Perhaps most egregiously, Mr. Lepage hasn't helped to guide the soprano Deborah Voigt, singing her first-ever Brünnhilde, past stock expressions of grief—fake crying and awkward contortions—in the final act. We should always respect the risk-taking that separates true artists from merely good singers, but Ms. Voigt was disappointing. As always, she was a warm, tender presence, pointing the text with clarity. But her tone has turned edgy and thin in the past few years. She now lacks the vocal flexibility to capture all the facets of this complex character, a task made more difficult in a production allergic to complexities.

The only complexities are, alas, logistical ones. Act I seems to take place behind a low wall, such that we only see the performers from the knees up. The set was noisy throughout the opera, and the huge planks bounced disturbingly as the singers climbed on them. On Ms. Voigt's first entrance, she tripped trying to step onto a particularly steep section, and Ms. Blythe at one point seemed terrifyingly close to stumbling off the structure entirely.

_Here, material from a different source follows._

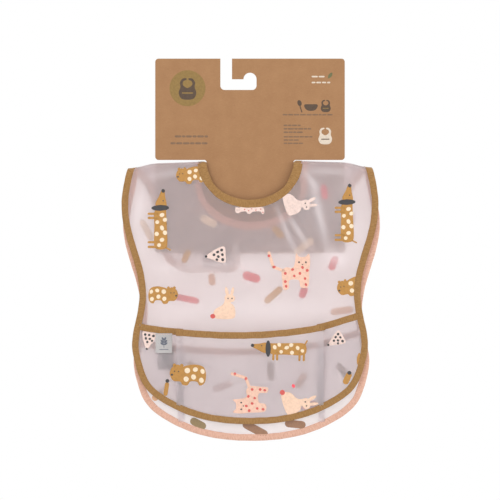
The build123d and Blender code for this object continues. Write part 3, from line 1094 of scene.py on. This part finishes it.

These flaws, though, are minor and fixable. The production's deeper problem is its utter lack of vision and lack of trust in the intelligence and power of the work and the talented cast. Mr. Lepage might justify his emphasis on visual splendor at the expense of a deep reading of this rich text as a post-ideological reaction to the grandly charged Ring stagings of directors like Patrice Chéreau. But it looks more and more like he just doesn't have any ideas.

Next season brings Mr. Lepage's Siegfried and Götterdämmerung. Perhaps we should be optimistic: As Wotan says in Act II of Die Walküre, "Things can suddenly happen that have never happened before." But Mr. Lepage's Ring has thus far been so opposed to the spirit of the cycle that the prospect of the final two installments is more depressing than exciting.